Highlights & Insights¶
- From Paragraphs to Steps: RoT's core novelty is reducing the granularity of "templates" to thought steps, enabling the "recombination" of paths that did not exist in the original database.
- Hybrid Graph Encoding: Using sequential edges for logic and semantic edges for cross-template transfer, balanced by a simple reward function \(R=R_Q+R_F\).
- Zero-Training Deployment: Achieving template adherence through
<think>tag injection avoids the cost and risks of fine-tuning. - Efficiency via "Anchoring": The demonstration that savings come from reduced path switching rather than quality compression is a strong mechanism-level argument.
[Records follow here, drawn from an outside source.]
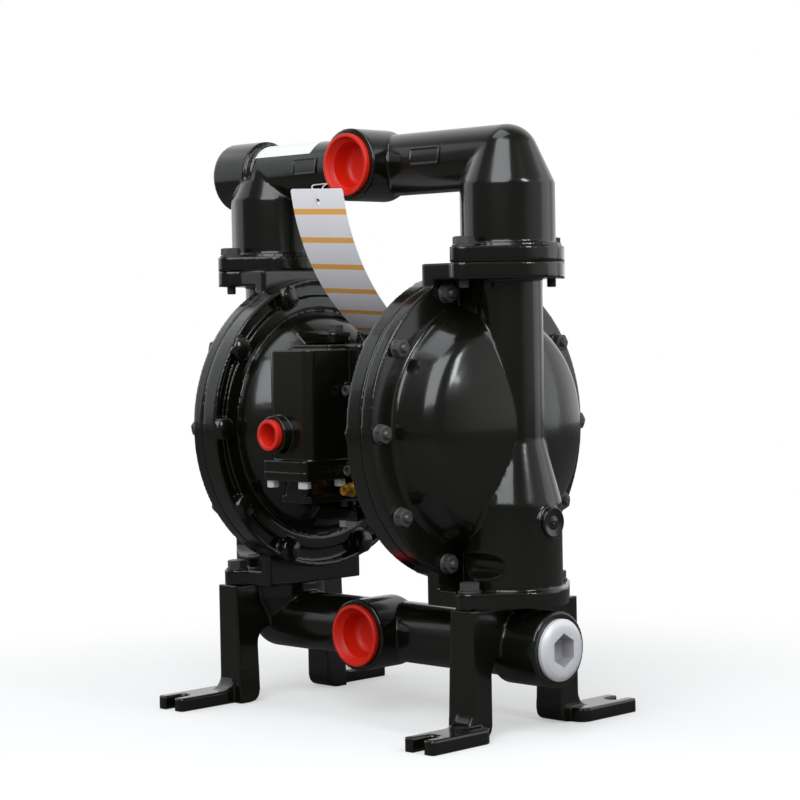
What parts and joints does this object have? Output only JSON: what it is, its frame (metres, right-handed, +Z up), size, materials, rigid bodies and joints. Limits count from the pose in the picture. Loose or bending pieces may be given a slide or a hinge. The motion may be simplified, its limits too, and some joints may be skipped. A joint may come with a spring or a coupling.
{
  "type": "pump",
  "caption": "Air-operated double diaphragm pump with two domed fluid chambers, ball-valve manifolds on legs, a central air motor and a side valve block",
  "frame": {"origin": "Bottom centre between the feet, on the floor, on the axis of symmetry of the two chambers.", "axes": "X along the main shaft towards the chamber whose lower pipe end carries the shouldered plug; Y to the back, away from the ports and the air inlet; Z up."},
  "size_m": [0.4258, 0.2877, 0.5555],
  "materials": {
    "black_enamel": "gloss",
    "black_oxide": "satin",
    "zinc_steel": "satin",
    "bare_aluminium": "satin",
    "yellow_brass": "satin",
    "red_polyethylene": "satin",
    "black_rubber": "matte",
    "white_plastic": "satin",
    "bare_steel": "satin",
    "white_card": "matte"
  },
  "bodies": {
    "root": {"upper_manifold": "black_enamel", "lower_manifold": "black_enamel", "fluid_cap_right": "black_enamel", "fluid_cap_left": "black_enamel", "air_cap_right": "black_enamel", "air_cap_left": "black_enamel", "motor_body": "black_enamel", "valve_block": "black_enamel", "valve_end_cap": "black_enamel", "valve_gasket": "black_rubber", "chamber_studs": "black_oxide", "chamber_nuts": "black_oxide", "outlet_bolts": "black_oxide", "outlet_washers": "black_oxide", "inlet_bolts": "zinc_steel", "inlet_washers": "zinc_steel", "upper_lug_bolts": "black_oxide", "lower_lug_bolts": "zinc_steel", "valve_block_screws": "black_oxide", "end_cap_screws": "zinc_steel", "brass_fitting": "yellow_brass", "end_plug": "bare_aluminium", "blind_plug": "black_oxide", "column_plugs": "black_oxide", "outlet_cap": "red_polyethylene", "inlet_cap": "red_polyethylene", "air_inlet_cap": "red_polyethylene", "outlet_seats": "white_plastic", "outlet_seat_rings": "black_rubber", "inlet_seats": "white_plastic", "inlet_seat_rings": "black_rubber", "diaphragms": "black_rubber", "shaft_bushings": "white_plastic", "shaft_seals": "black_rubber", "pilot_bushings": "white_plastic", "valve_plate": "white_plastic", "hang_tag": "white_card", "tag_tie": "white_card"},
    "outlet_ball_r": {"outlet_ball_right": "black_rubber"},
    "outlet_ball_l": {"outlet_ball_left": "black_rubber"},
    "inlet_ball_r": {"inlet_ball_right": "black_rubber"},
    "inlet_ball_l": {"inlet_ball_left": "black_rubber"},
    "shaft": {"diaphragm_shaft": "bare_steel", "inner_plates": "bare_steel", "outer_plates": "bare_steel", "plate_bolts": "bare_steel"},
    "pilot": {"pilot_rod": "bare_steel"},
    "spool": {"spool": "bare_steel", "spool_cups": "black_rubber", "valve_insert": "white_plastic"}
  },
  "joints": [
    {"name": "shaft_slide", "type": "slide", "parent": "root", "child": "shaft", "axis": [1, 0, 0], "range_m": [-0.022, 0.022], "deforming": ["diaphragms"]},
    {"name": "pilot_slide", "type": "slide", "parent": "root", "child": "pilot", "axis": [1, 0, 0], "range_m": [-0.0025, 0.0025]},
    {"name": "spool_slide", "type": "slide", "parent": "root", "child": "spool", "axis": [0, 0, 1], "range_m": [0, 0.012]},
    {"name": "outlet_ball_r_lift", "type": "slide", "parent": "root", "child": "outlet_ball_r", "axis": [0, 0, 1], "range_m": [0, 0.012]},
    {"name": "outlet_ball_l_lift", "type": "slide", "parent": "root", "child": "outlet_ball_l", "axis": [0, 0, 1], "range_m": [0, 0.012]},
    {"name": "inlet_ball_r_lift", "type": "slide", "parent": "root", "child": "inlet_ball_r", "axis": [0, 0, 1], "range_m": [0, 0.012]},
    {"name": "inlet_ball_l_lift", "type": "slide", "parent": "root", "child": "inlet_ball_l", "axis": [0, 0, 1], "range_m": [0, 0.012]}
  ]
}
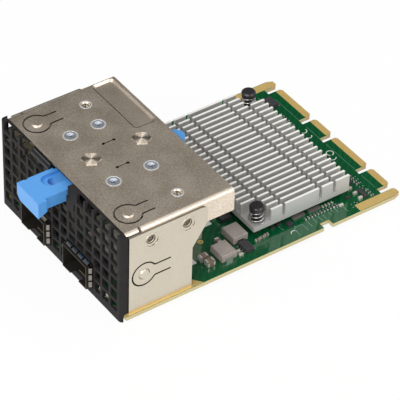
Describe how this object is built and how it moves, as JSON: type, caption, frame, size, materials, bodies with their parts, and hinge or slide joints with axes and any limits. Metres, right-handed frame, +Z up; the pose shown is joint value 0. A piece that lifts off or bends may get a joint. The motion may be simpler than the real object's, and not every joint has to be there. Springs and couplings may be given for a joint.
{
  "type": "ethernet adapter card",
  "caption": "Server network card with a vented black bezel, port cages, a sheet steel cover over the front and a finned heat sink on a green board with gold edge tongues.",
  "frame": {"origin": "on the bezel's outer face, on the card's centre line, level with the underside of the circuit board", "axes": "+Y from the bezel towards the contact tongues, +Z up from the board to the cover, +X to the right seen from the front"},
  "size_m": [0.076, 0.1267, 0.0371],
  "materials": {
    "green_board": "green solder mask on glass fibre laminate",
    "gold": "gold plating over nickel",
    "black_plastic": "moulded black plastic",
    "guide_plastic": "moulded black plastic, smooth",
    "bare_steel": "zinc coated sheet steel, unpainted",
    "nickel": "nickel plated",
    "zinc": "bright zinc plated",
    "tinned": "tinned copper",
    "clear_plastic": "clear cast resin",
    "blue_plastic": "moulded blue plastic",
    "aluminium": "extruded, sawn, clear finish",
    "grey_pad": "soft filled pad",
    "chip_black": "moulded epoxy",
    "inductor_grey": "pressed iron powder",
    "tan_ceramic": "fired ceramic, tinned ends",
    "pale_ceramic": "fired ceramic, tinned ends"
  },
  "bodies": {
    "card": {"circuit_board": "green_board", "contact_fingers": "gold", "edge_plating": "gold", "front_bezel": "black_plastic", "top_cover": "bare_steel", "side_plate_left": "bare_steel", "side_plate_right": "bare_steel", "port_cage_left": "nickel", "port_cage_right": "nickel", "port_connector_left": "black_plastic", "port_connector_right": "black_plastic", "grounding_spring_left": "nickel", "grounding_spring_right": "nickel", "port_lights": "clear_plastic", "slide_guide": "guide_plastic", "return_spring": "nickel", "guide_stud_front": "bare_steel", "guide_stud_rear": "bare_steel", "cover_screws": "zinc", "foot_screws": "zinc", "heat_sink": "aluminium", "thermal_pad": "grey_pad", "network_controller": "chip_black", "push_pin_near": "black_plastic", "push_pin_far": "black_plastic", "pin_spring_near": "nickel", "pin_spring_far": "nickel", "power_inductor_front": "inductor_grey", "power_inductor_rear": "inductor_grey", "inductor_leads": "tinned", "power_chip": "chip_black", "flash_chip": "chip_black", "chip_leads": "tinned", "small_chips": "chip_black", "tan_capacitors": "tan_ceramic", "pale_capacitors": "pale_ceramic", "chip_resistors": "chip_black", "resistor_arrays": "chip_black", "underside_capacitors": "tan_ceramic"},
    "slide": {"release_slide": "blue_plastic"}
  },
  "joints": [
    {"name": "release_pull", "type": "slide", "parent": "card", "child": "slide", "axis": [0, -1, 0], "range_m": [0, 0.006], "stiffness_N_per_m": 150, "springref_m": -0.004, "deforming": ["return_spring"]}
  ]
}
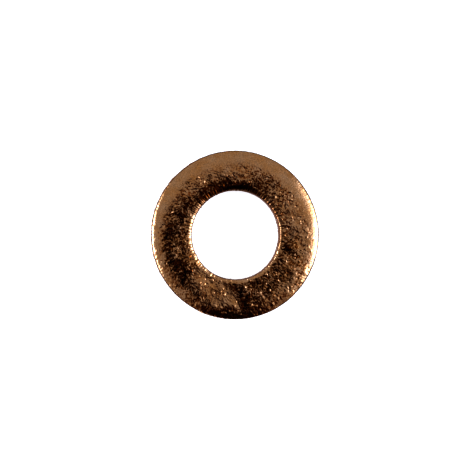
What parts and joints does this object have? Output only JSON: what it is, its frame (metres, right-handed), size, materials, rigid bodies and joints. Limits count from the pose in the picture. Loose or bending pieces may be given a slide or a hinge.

Limitations & Future Work¶
- Dependency on Metadata: Initial retrieval relies on category labels (Algebra/Geometry). While these can be automated with small encoders, the prototype used manual labels.
- Diminishing Returns on Scale: Gains are lower on 14B+ models because highly specialized reasoning models sometimes exhibit lower adherence to external templates.
- Domain Density: Benefits are highest when problem steps are repetitive. In sparse or highly unique domains, the graph's utility may decrease.
Related Work & Insights¶
- vs. BoT / SuperCorrect / RAT: These use static, pre-generation segments. RoT uses dynamic, step-wise assembly, making it more flexible.
- vs. CoT-SC / MCTS / GRPO: These increase accuracy by generating more tokens. RoT is orthogonal—it can serve as a retrieval layer to make these expensive scaling methods more efficient.
- vs. Thinking Intervention (TI): RoT utilizes the TI mechanism but replaces human-written instructions with dynamically retrieved thought templates.
Rating¶
- Novelty: ⭐⭐⭐⭐
- Experimental Thoroughness: ⭐⭐⭐⭐
- Writing Quality: ⭐⭐⭐⭐
- Value: ⭐⭐⭐⭐